First off, they don’t name this kid, or even his buddies, everybody simply calls him “science genius kid” and that’s just plain lazy. Call the little brat anything, just give him a bloody name for cripesakes! The other thing that bugs me is that his motivation is so ambiguous, he says “with my chemical knowledge, I could have made your snacks the envy of the world!”…and???
Are you mad you were fired?
Are you mad that the old dude wouldn’t listen?
Why not go to his competition?
What the hell do you want kid?
It’s extremely rare for a Scooby villain to be called a genius which is why I think the ambiguity of his unspecified motivation bugs me so much. I mean, even Gibby Norton and Jason Priestly tried to use their brains to impress somebody (Velma in both cases), but captain wow over here seems to have done it all simply because he was bored.

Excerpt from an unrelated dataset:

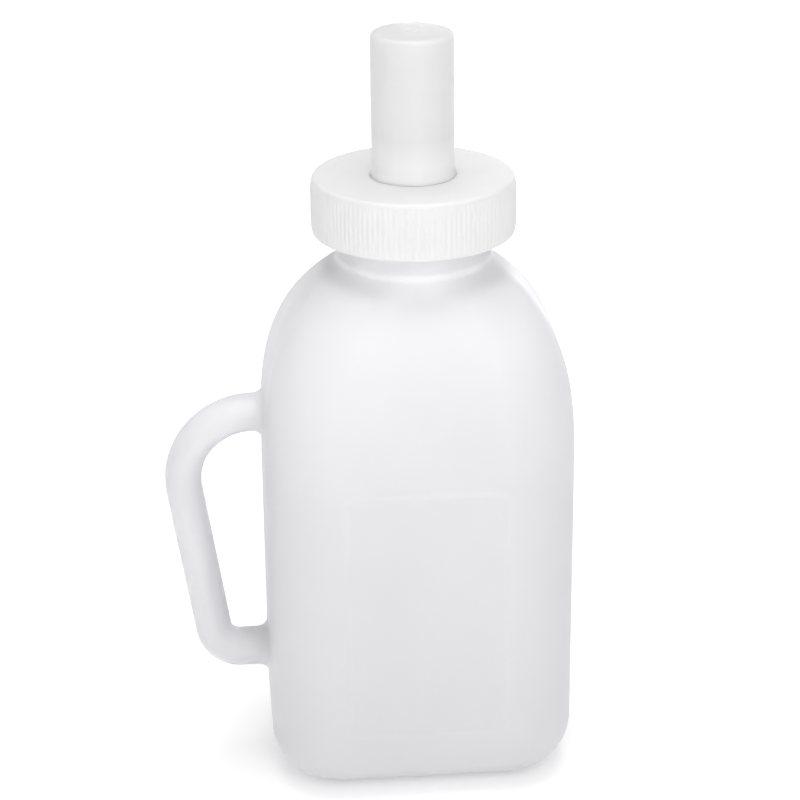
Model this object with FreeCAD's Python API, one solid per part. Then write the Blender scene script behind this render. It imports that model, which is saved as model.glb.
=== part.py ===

So the cops take what’s his face and his evil super best buds away…but there are two more candy monsters, Mr. Tonklin notices. The monsters unleash streams of goop from their arms and glue Tonklin, Fred, Daphne, and Velma’s feet to the cement.
Then an unearthly voice rings out telling them that their souls will forever be devoured in the pits of…okay, I’m just screwing with ya!
Really, Shag and Scoob covered themselves in candy. The hungry duo proclaims this their tastiest case ever. Tonklin leads the entire Gang away with promises of a lifetime passes and free food as Shaggy and Scooby eat the candy off of themselves.


It was a great story, no doubt about it, but that ending is a tough pill to swallow.
I can’t honestly sat that it ruined it completely, but it did put a stanky little funk on a story I was really groovin’ on, man.
The art does make it totally worthwhile though, check it out for that alone.